• **Instructions for the task**:
Quote the listing below word for word, stopping after the line that contains "HIDDEN_FRINGE_COUNT = 10".

• **Stored data**:
···
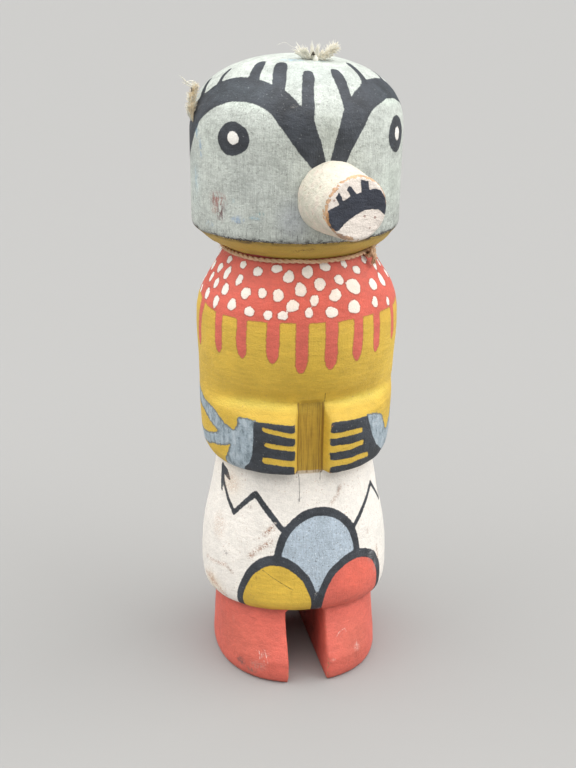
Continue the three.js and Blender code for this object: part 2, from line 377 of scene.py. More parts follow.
# White dots on the cape: angle, height, width and length.
CAPE_DOTS = [
    (-72, 125.7, 2.4, 2.2), (-54, 125.6, 2.2, 2.3), (-40, 124.6, 2.7, 2.7), (-26, 125.7, 2.8, 2.3),
    (-16.5, 124.1, 3.1, 3.4), (-3, 125.2, 3.2, 3.4), (10.5, 126.2, 3.0, 2.6), (26.5, 126.4, 1.9, 2.2),
    (36, 124.4, 2.7, 2.7), (49, 126, 2.6, 2.2), (60, 123.6, 2.2, 2.5), (73, 123.2, 2.0, 2.6),
    (-79, 123.0, 2.5, 3.2), (-66.5, 122.6, 2.6, 3.6), (-52.5, 121.9, 2.3, 2.9), (-84, 120.0, 2.3, 2.9),
    (-8.5, 121.0, 3.3, 3.9), (4.5, 122.2, 3.3, 3.4), (18.5, 122.8, 2.8, 2.9), (28, 120.6, 4.4, 4.5),
    (46, 119.8, 3.4, 3.7), (59, 119.9, 3.0, 4.0), (76, 119.8, 2.3, 3.2), (-73, 119.3, 2.3, 3.0),
    (-61.5, 118.9, 2.4, 3.6), (-44.5, 119.2, 2.7, 3.4), (-33, 119.7, 2.6, 2.7), (-22.5, 119.4, 3.0, 3.2),
    (0, 118.4, 2.5, 2.9), (13.5, 119.2, 3.4, 3.3), (-78.5, 116.0, 2.3, 3.4), (-66, 115.1, 2.5, 3.6),
    (-52.5, 115.7, 2.8, 3.5), (-39.5, 114.8, 2.9, 2.6), (-28, 114.4, 2.6, 2.4), (-19, 114.5, 2.7, 2.6),
    (-13.5, 117.0, 3.3, 3.4), (-3.5, 115.2, 2.3, 2.7), (10, 115.1, 3.4, 3.1), (25, 115.6, 4.0, 3.6),
    (42, 115.5, 2.9, 2.9), (56, 114.2, 1.7, 2.4),
]

# Drips of the cape's fringe: angle at the top, angle at the tip, height of the tip and width.
FRINGE = [
    (-80, -84, 101.2, 2.6), (-61, -61, 102.0, 2.7), (-44, -43.5, 102.0, 3.0), (-24.5, -24.5, 101.6, 3.4),
    (-7.5, -8, 99.0, 3.3), (10, 9, 99.8, 3.4), (27.5, 26, 101.0, 3.0), (42, 41, 102.0, 2.6),
    (60, 59.5, 103.2, 2.2), (77, 76, 102.4, 2.4),
]
HIDDEN_FRINGE_STEP = 17
HIDDEN_FRINGE_START = 94
HIDDEN_FRINGE_COUNT = 10

HAND_LEFT = [(-36.5, 83.3), (-36.3, 77), (-37.5, 72.8), (-40, 69.9), (-44, 68.2), (-44, 65.5),
             (-10.9, 65.5), (-10.9, 83.1)]
HAND_RIGHT = [(10.6, 83.1), (37.2, 82.9), (39.5, 79.7), (42.3, 76), (47, 72.4), (58, 68.6), (58, 65.5),
              (10.6, 65.5)]
FINGER_GAPS = [
    [(-31.3, 81.8), (-9, 80.5), (-9, 79.0), (-30.8, 80.5)],
    [(-29.9, 77.5), (-9, 76.5), (-9, 75.1), (-29.3, 76.2)],
    [(-30.6, 72.9), (-9, 72.3), (-9, 70.5), (-31.0, 71.1)],
    [(9, 80.1), (32.8, 79.7), (33.1, 78.2), (9, 78.5)],
    [(9, 76.2), (34.2, 75.8), (34.7, 74.3), (9, 74.1)],
    [(9, 71.8), (38.4, 71.4), (39.8, 70.0), (9, 69.7)],
]

SLEEVE_LEFT = [(-34, 83.7), (-46.5, 83.7), (-47.2, 81.4), (-50, 79.8), (-55, 80.2), (-60, 81.5),
               (-68, 83.8), (-78, 84.6), (-88, 86.4), (-99, 87), (-100, 83), (-88, 81.6), (-80, 80.8),
               (-71, 78.8), (-63.5, 77), (-73, 75.4), (-85, 74.6), (-100, 74.4), (-100, 69.6),
               (-86, 70.4), (-76, 71.2), (-67.5, 72.6), (-58, 73.4), (-53, 74.6), (-55.5, 71.7),
               (-59, 68.4), (-59, 65.5), (-34, 65.5)]
SLEEVE_RIGHT = [(36, 83.3), (49, 82), (55, 78.2), (60, 75), (64, 77), (71, 80.8), (78, 84.4),
                (89, 86.2), (99, 86.6), (100, 81), (88, 79.4), (78, 75.6), (86, 74.2), (100, 74),
                (100, 69), (86, 69.4), (74, 67.6), (64, 65.5), (36, 65.5)]
CLOUD_BLUE = dict(centre=6, base=41, half_width=27.6, height=13.9)
CLOUD_YELLOW = dict(centre=-22, base=22, half_width=25.6, height=18.5)
CLOUD_RED = dict(centre=31.6, base=25.4, half_width=26.2, height=14.1)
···
• **Solution**:
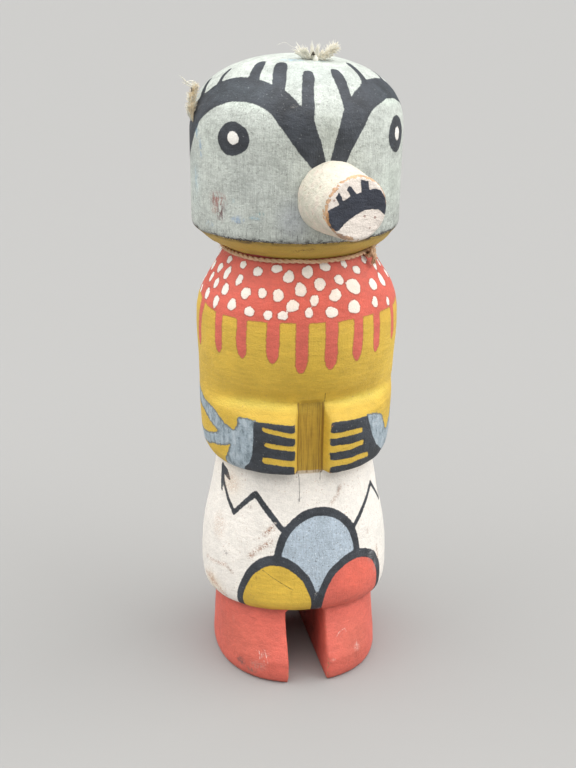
Continue the three.js and Blender code for this object: part 2, from line 377 of scene.py. More parts follow.
# White dots on the cape: angle, height, width and length.
CAPE_DOTS = [
    (-72, 125.7, 2.4, 2.2), (-54, 125.6, 2.2, 2.3), (-40, 124.6, 2.7, 2.7), (-26, 125.7, 2.8, 2.3),
    (-16.5, 124.1, 3.1, 3.4), (-3, 125.2, 3.2, 3.4), (10.5, 126.2, 3.0, 2.6), (26.5, 126.4, 1.9, 2.2),
    (36, 124.4, 2.7, 2.7), (49, 126, 2.6, 2.2), (60, 123.6, 2.2, 2.5), (73, 123.2, 2.0, 2.6),
    (-79, 123.0, 2.5, 3.2), (-66.5, 122.6, 2.6, 3.6), (-52.5, 121.9, 2.3, 2.9), (-84, 120.0, 2.3, 2.9),
    (-8.5, 121.0, 3.3, 3.9), (4.5, 122.2, 3.3, 3.4), (18.5, 122.8, 2.8, 2.9), (28, 120.6, 4.4, 4.5),
    (46, 119.8, 3.4, 3.7), (59, 119.9, 3.0, 4.0), (76, 119.8, 2.3, 3.2), (-73, 119.3, 2.3, 3.0),
    (-61.5, 118.9, 2.4, 3.6), (-44.5, 119.2, 2.7, 3.4), (-33, 119.7, 2.6, 2.7), (-22.5, 119.4, 3.0, 3.2),
    (0, 118.4, 2.5, 2.9), (13.5, 119.2, 3.4, 3.3), (-78.5, 116.0, 2.3, 3.4), (-66, 115.1, 2.5, 3.6),
    (-52.5, 115.7, 2.8, 3.5), (-39.5, 114.8, 2.9, 2.6), (-28, 114.4, 2.6, 2.4), (-19, 114.5, 2.7, 2.6),
    (-13.5, 117.0, 3.3, 3.4), (-3.5, 115.2, 2.3, 2.7), (10, 115.1, 3.4, 3.1), (25, 115.6, 4.0, 3.6),
    (42, 115.5, 2.9, 2.9), (56, 114.2, 1.7, 2.4),
]

# Drips of the cape's fringe: angle at the top, angle at the tip, height of the tip and width.
FRINGE = [
    (-80, -84, 101.2, 2.6), (-61, -61, 102.0, 2.7), (-44, -43.5, 102.0, 3.0), (-24.5, -24.5, 101.6, 3.4),
    (-7.5, -8, 99.0, 3.3), (10, 9, 99.8, 3.4), (27.5, 26, 101.0, 3.0), (42, 41, 102.0, 2.6),
    (60, 59.5, 103.2, 2.2), (77, 76, 102.4, 2.4),
]
HIDDEN_FRINGE_STEP = 17
HIDDEN_FRINGE_START = 94
HIDDEN_FRINGE_COUNT = 10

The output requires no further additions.